Lees ran over in his mind the circumstances of his visit to Jouret. There was no doubt in his mind that Jouret's shoes were too small to be number nines, and he reasoned that that fact might tend to eliminate Jouret. But he was not satisfied.

"I am going to get some gas," he told himself, "and then I am going to get two private detectives to assist me, for I'm going right back there. For the first time in my life I am going to be a Peeping Tom.

"There is no moon. The poplars will give us a view of all three floors of that house, if they leave their blinds up enough, and three of us can watch all three floors at once."

He phoned Ferguson that he might be busy for days, joined his pair of operatives from the detective agency and for some time the three operated on a well conceived plan.

It was probably a week later that Lees rendered a report to Perkins Ferguson, which for a time proved one of the strangest documents in the weird case. It read:

"You will probably think I am crazy, and for this reason I am having this report subscribed and sworn to, jointly and severally. With my two detectives I have seen Miss Jouret, the girl I told you about over the phone, in three places at one and the same time. Not once but twice this has happened.
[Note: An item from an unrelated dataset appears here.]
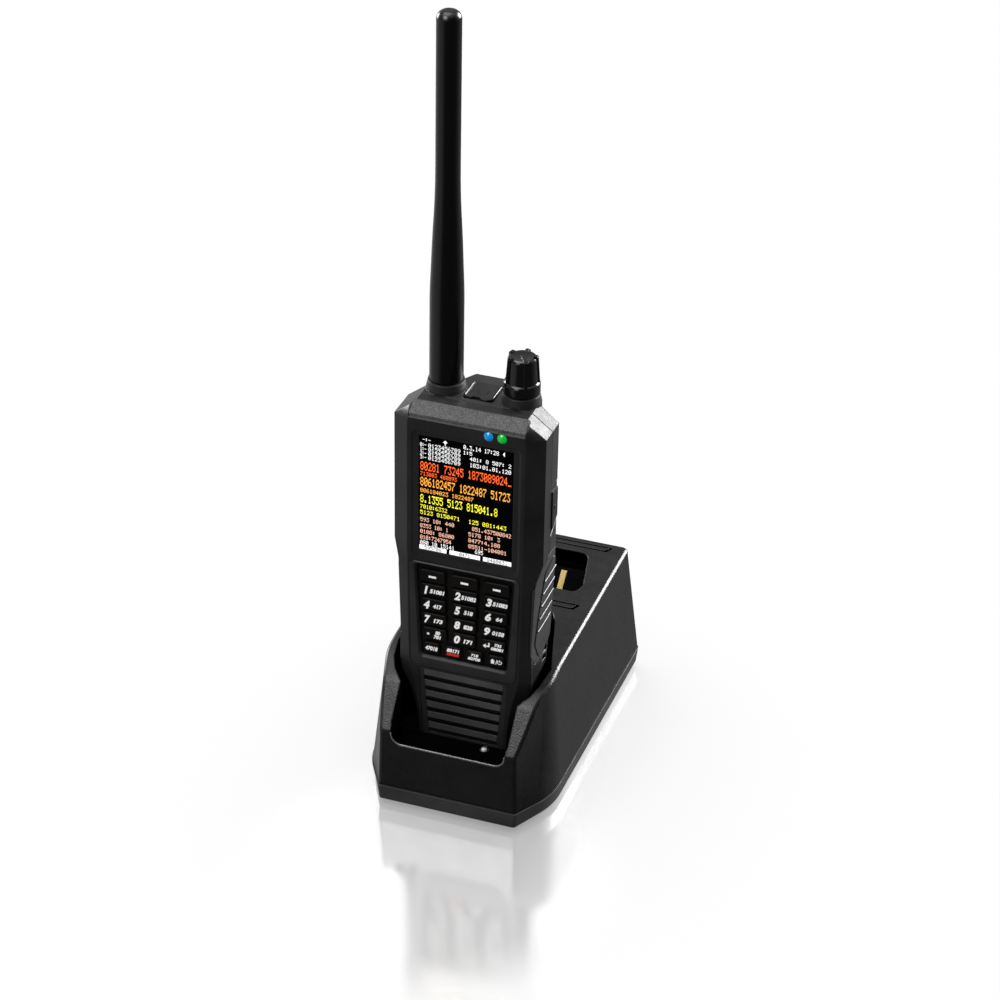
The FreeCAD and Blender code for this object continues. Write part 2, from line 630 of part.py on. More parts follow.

"Looking through the windows of the Jouret place at night, we saw the girl on the first, second and third floor of the house. We believed this due to a clever arrangement of mirrors. But figure this out:

"The next day she drove a car to town. We followed. She got out at one theater and entered. She did not come back, that we could see, but the car drove off. There was no chauffeur, and we thought we had discovered the driverless auto, until we looked and saw Miss Jouret still at the wheel.

"She got out and entered another theater. She did not come back, but the car drove off with her still at the wheel. She entered a third theater after parking the car and this time the driver's seat and the tonneau was empty.

"Reverse the reel and you will see her coming out of three theaters and driving home. That is what happened. There must be three of her, all identical, but only one shows at a time. If it's some of Jouret's far-famed magic, I'll say he's some conjurer. The explanation is not yet forthcoming. We want to shadow Jouret, but he never goes anywhere. The girl has only been out the one time when she attended three matinees as described. Believe it or not.

"The next night we each—the two detectives and I—tried to steal a march on one another and called her up and asked her to go out. To our individual surprise, she agreed in each case. To our collective surprise, she kept all three dates on the same night. She walked through the trees in this vicinity with me. She also drove down the road in the auto with one of my detectives, and she went dancing with the other. She was in three places miles apart at one and the same time.

"We each brought her home within a half hour of the other and we are swearing to that. Either we are all hypnotized or else there are three identical Misses Jouret.

"Jouret himself treats us all wonderfully, gives us the run of the house, and tries to talk us to death."

The strange document was subscribed by Lees and the two detectives and was held by Ferguson pending developments.

The next report from Lees read:

"I had a chance to prowl around the Jouret house a little while waiting for Miss Jouret to dress. I met her twice in my ramblings and a few minutes later she met me again, this time in a different costume.

"I got a chance to search the woods back of Jouret's house in the evening. I found a spot where the earth had been disturbed, and dug up a pair of shoes. They were number nines."

A fourth report from him read:

"We found the body of the crazed engineer. He had drowned himself in a lake. This eliminates him as a murder suspect."